▸ **TASK DIRECTIONS**
Reproduce only this span: the line containing "for item in", the line containing "bpy.context.scene.collection.objects.link(empty)", and every line between them, all exactly as given.

▸ **DATA SECTION**
-- START --
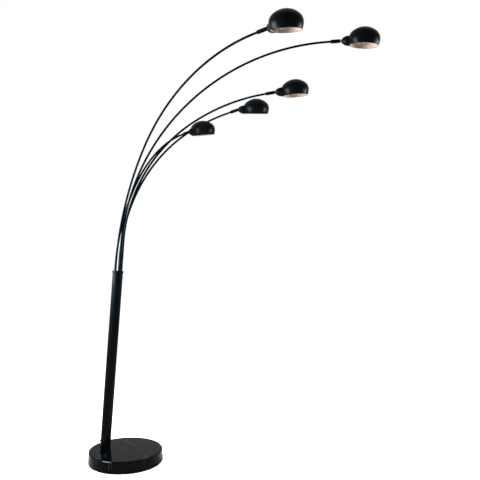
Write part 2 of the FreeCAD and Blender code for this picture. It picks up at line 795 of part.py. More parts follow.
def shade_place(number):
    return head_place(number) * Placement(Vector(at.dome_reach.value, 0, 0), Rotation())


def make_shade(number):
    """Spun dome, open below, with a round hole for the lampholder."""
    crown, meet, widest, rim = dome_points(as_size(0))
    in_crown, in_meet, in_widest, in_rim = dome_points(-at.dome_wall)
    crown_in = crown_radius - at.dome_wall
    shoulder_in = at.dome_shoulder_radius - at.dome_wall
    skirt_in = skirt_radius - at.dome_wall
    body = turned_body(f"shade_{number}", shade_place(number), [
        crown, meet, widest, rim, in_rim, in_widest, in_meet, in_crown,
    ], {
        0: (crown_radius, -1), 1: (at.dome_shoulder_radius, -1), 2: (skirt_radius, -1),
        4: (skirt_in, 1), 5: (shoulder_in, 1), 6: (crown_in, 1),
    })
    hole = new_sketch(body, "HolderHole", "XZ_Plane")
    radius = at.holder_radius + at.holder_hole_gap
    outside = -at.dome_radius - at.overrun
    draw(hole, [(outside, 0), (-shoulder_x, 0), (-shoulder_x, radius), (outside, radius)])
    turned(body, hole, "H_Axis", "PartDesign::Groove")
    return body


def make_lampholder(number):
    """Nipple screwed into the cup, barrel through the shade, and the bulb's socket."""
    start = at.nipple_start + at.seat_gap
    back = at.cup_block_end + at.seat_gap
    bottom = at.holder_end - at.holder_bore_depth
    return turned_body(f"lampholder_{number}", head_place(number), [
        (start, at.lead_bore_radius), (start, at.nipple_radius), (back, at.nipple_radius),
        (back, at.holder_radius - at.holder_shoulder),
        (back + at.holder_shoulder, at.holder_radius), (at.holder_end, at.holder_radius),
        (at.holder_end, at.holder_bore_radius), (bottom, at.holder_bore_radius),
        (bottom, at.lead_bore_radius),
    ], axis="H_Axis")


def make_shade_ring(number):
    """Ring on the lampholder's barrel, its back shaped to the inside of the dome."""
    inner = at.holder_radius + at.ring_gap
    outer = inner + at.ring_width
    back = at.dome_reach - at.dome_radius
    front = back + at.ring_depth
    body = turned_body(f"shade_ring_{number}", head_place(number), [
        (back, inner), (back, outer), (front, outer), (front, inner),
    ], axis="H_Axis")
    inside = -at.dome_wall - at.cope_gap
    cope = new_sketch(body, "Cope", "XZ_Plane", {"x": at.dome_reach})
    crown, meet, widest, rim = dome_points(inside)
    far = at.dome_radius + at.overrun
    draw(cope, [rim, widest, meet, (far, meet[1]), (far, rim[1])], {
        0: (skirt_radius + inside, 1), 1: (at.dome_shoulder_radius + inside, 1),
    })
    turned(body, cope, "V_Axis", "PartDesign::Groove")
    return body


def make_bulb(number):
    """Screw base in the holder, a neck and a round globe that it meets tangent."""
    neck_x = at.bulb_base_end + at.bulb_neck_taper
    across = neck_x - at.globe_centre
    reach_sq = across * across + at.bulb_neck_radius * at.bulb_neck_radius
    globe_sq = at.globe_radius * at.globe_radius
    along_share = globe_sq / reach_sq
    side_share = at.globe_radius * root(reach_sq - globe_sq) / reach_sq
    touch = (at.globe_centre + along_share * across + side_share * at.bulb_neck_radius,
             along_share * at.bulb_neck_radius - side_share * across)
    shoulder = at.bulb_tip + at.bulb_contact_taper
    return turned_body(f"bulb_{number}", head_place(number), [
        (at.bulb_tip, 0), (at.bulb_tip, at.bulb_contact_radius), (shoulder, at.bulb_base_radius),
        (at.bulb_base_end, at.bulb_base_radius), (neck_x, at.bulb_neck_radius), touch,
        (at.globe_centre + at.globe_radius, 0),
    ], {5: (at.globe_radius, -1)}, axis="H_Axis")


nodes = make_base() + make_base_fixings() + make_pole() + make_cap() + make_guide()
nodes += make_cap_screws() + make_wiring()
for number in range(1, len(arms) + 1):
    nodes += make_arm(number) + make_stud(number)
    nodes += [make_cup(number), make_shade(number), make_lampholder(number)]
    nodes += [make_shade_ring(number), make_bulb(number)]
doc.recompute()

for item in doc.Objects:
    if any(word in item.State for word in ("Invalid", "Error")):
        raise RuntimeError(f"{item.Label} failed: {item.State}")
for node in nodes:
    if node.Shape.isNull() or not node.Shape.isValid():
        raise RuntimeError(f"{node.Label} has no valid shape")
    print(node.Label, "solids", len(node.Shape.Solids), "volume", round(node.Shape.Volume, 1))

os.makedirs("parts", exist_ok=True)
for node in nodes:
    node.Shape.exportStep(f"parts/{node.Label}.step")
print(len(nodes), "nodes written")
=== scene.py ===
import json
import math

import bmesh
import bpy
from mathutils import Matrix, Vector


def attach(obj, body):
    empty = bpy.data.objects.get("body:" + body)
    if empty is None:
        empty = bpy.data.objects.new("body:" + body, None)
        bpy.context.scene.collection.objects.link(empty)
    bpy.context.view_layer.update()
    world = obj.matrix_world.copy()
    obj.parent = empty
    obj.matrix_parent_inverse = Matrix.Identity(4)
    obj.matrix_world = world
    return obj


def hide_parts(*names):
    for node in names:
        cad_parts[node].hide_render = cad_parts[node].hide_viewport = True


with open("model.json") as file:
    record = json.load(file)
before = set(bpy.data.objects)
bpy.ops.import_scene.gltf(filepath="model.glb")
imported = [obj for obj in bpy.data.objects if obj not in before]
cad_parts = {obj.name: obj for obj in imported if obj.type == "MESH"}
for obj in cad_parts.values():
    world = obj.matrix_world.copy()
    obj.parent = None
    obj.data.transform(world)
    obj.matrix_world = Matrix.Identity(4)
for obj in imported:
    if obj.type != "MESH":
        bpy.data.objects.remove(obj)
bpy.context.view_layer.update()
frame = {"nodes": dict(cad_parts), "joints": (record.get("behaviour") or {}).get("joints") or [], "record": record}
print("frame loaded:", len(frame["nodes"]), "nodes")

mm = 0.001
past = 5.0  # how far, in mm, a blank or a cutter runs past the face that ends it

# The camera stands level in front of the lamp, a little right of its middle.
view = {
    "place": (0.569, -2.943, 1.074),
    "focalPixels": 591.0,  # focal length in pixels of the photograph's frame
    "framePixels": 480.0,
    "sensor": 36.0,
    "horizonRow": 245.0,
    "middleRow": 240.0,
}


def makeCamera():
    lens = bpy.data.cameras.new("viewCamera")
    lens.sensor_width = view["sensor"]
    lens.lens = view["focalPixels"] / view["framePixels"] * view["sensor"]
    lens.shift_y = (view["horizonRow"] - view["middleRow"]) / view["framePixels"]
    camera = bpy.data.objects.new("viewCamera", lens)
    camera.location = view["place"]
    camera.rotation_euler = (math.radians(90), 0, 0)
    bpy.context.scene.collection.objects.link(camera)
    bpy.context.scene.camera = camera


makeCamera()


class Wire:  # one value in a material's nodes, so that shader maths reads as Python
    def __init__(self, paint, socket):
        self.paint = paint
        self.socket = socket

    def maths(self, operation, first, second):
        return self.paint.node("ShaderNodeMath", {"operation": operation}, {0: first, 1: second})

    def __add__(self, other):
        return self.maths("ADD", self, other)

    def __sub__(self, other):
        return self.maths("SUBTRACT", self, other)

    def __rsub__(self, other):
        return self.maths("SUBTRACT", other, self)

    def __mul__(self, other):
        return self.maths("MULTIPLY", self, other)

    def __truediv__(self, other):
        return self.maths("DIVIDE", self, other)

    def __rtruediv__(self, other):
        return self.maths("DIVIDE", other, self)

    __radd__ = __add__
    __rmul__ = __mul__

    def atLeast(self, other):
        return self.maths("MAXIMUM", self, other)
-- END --
▸ **RESPONSE TO THIS EXERCISE**
for item in doc.Objects:
    if any(word in item.State for word in ("Invalid", "Error")):
        raise RuntimeError(f"{item.Label} failed: {item.State}")
for node in nodes:
    if node.Shape.isNull() or not node.Shape.isValid():
        raise RuntimeError(f"{node.Label} has no valid shape")
    print(node.Label, "solids", len(node.Shape.Solids), "volume", round(node.Shape.Volume, 1))

os.makedirs("parts", exist_ok=True)
for node in nodes:
    node.Shape.exportStep(f"parts/{node.Label}.step")
print(len(nodes), "nodes written")
=== scene.py ===
import json
import math

import bmesh
import bpy
from mathutils import Matrix, Vector


def attach(obj, body):
    empty = bpy.data.objects.get("body:" + body)
    if empty is None:
        empty = bpy.data.objects.new("body:" + body, None)
        bpy.context.scene.collection.objects.link(empty)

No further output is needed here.